Lim Giong's “The Sound Seed Project”
+Ivana Muller’s “While We Were Holding It Together”
+Dream Academy’s “Dim Sum Dollies: The History of Singapore”
George Chua’s “SPARKS 5: He Is Not An Imposter”

Hazel Lim and Alan Butler’s “Flat Earth Society 0.2 (Singapore)”
+Kumari Nahappan’s “Woven in Time”
Jason Lim’s “Still/Life”
Tan Teng Teng, Singapore Boys’ Home and Singapore Girls’ Home’s “Celebration of Reunion Community Project”
+Miguel Chew and Haslinda Abdul Rahman’s “Translating Perception”
+Andrew Chew’s “Borderlines: Life in a Chinese Village”
The National Heritage Board’s “Memories At Bukit Chandu”
+Tan Ngiap Heng’s “Dance Me Through the Dark”
+The Asian Civilisations Museum's "The Nalanda Trail"
+The National Museum’s “Bedazzled: Sequined Costumes of Cantonese Opera”
Fringe Festival’s “Masa Lalu - Masa Lupa”
Miguel Chew’s “Perception Is a Delusion”

+Ridley Scott’s “American Gangster”
+John Cameron Mitchell’s “Shortbus”
most of Philip J. Bartell’s “Eating Out 2: Sloppy Seconds”
+Danny Boyle’s “28 Days Later”
+Tim Burton’s “Sweeney Todd”
+Jason Reitman’s “Juno”
Vincent Paronnaud and Marjane Satrapi’s “Persepolis”

Not quite sure whether I should mention that I visited Haw Par Villa again with Omar: entry's now free, the Chinese-culture-is-compulsory-propaganda has now become chipped and ironic, and it's basically really really fun now. Take your foreign visitors there at the slightest opportunity.
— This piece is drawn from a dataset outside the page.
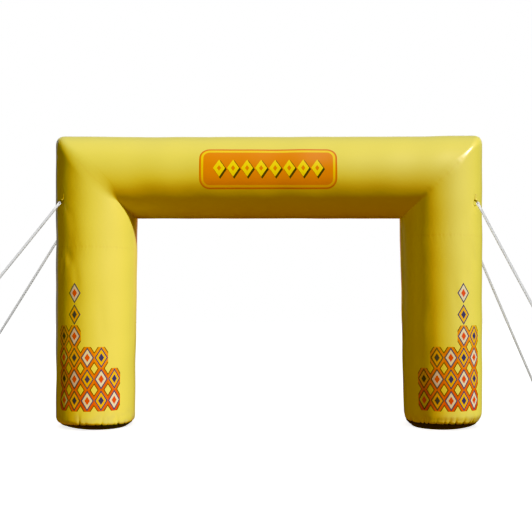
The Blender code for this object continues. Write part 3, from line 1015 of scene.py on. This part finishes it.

In other news, I've concluded that I'm not quite in a bout of depression, but in a mild funk: little things like lack of sleep, apparent abandonment, or reading of Japanese Noh plays make me lose faith in life. To ensure that I remain chipper and psychologically healthy, I am sleeping in, restricting my dates to ones with Platonic friends (and warning them in no uncertain terms of the psychological consequences of them standing me up), and restricting my literary dramatic diet to Neil Simon.